Server on fire
/* Actual photo of my server during the incident (not really) */

It was a Tuesday morning. The coffee was fresh, the terminal was open, and I was about to make what would become one of the most expensive mistakes of my career.

The Setup

I needed to monitor some API endpoints for a client. Simple health checks every minute. "I'll just write a quick bash script," I thought. Famous last words.

bash
#!/bin/bash

# Monitor API endpoints
while true; do
    for endpoint in "${endpoints[@]}"; do
        status=$(curl -s -o /dev/null -w "%{http_code}" "$endpoint")
        if [ "$status" -ne 200 ]; then
            echo "ALERT: $endpoint is down!" | mail -s "API Alert" [email protected]
        fi
    done
    sleep 60
done
/* Looks innocent enough, right? WRONG. */

The Disaster

I deployed the script to production using cron. The mistake? I forgot to include the sleep 60 in the cron job itself. The result?

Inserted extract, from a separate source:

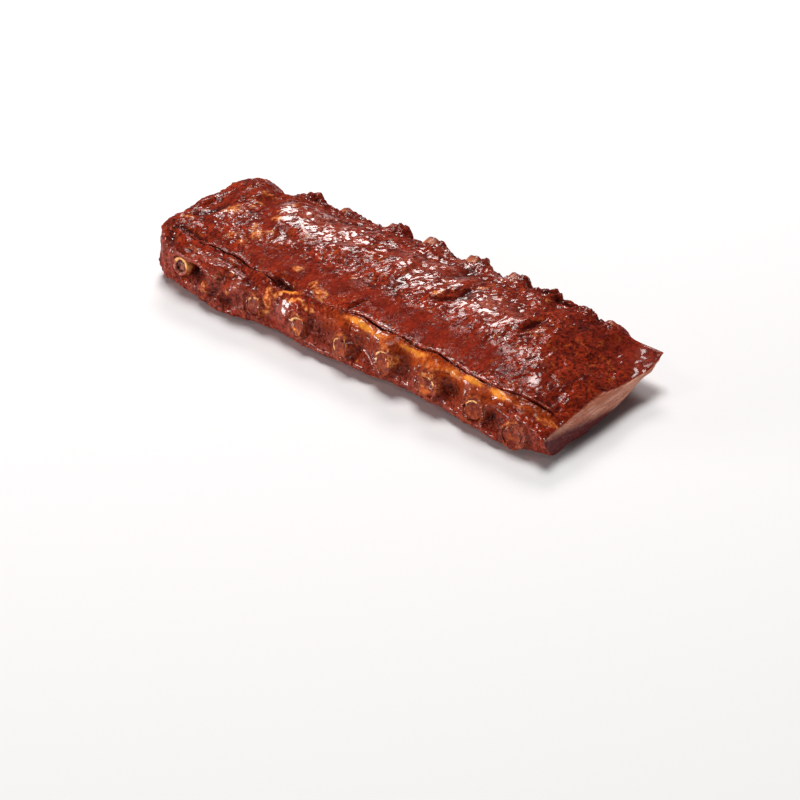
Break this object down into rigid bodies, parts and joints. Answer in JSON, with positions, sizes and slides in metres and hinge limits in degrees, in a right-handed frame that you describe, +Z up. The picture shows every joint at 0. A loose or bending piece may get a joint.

500,000 requests per minute to our API endpoints. Our monitoring graphs looked like a ski jump.

Lessons Learned

  1. Always test scripts in staging - My "it works on my machine" mentality backfired spectacularly
  2. Implement rate limiting - Both in your scripts and your APIs
  3. Use proper monitoring tools - Don't roll your own unless you really need to
  4. Coffee doesn't fix everything - Though it did help during the 3am firefighting

/* The server is fine now (mostly) */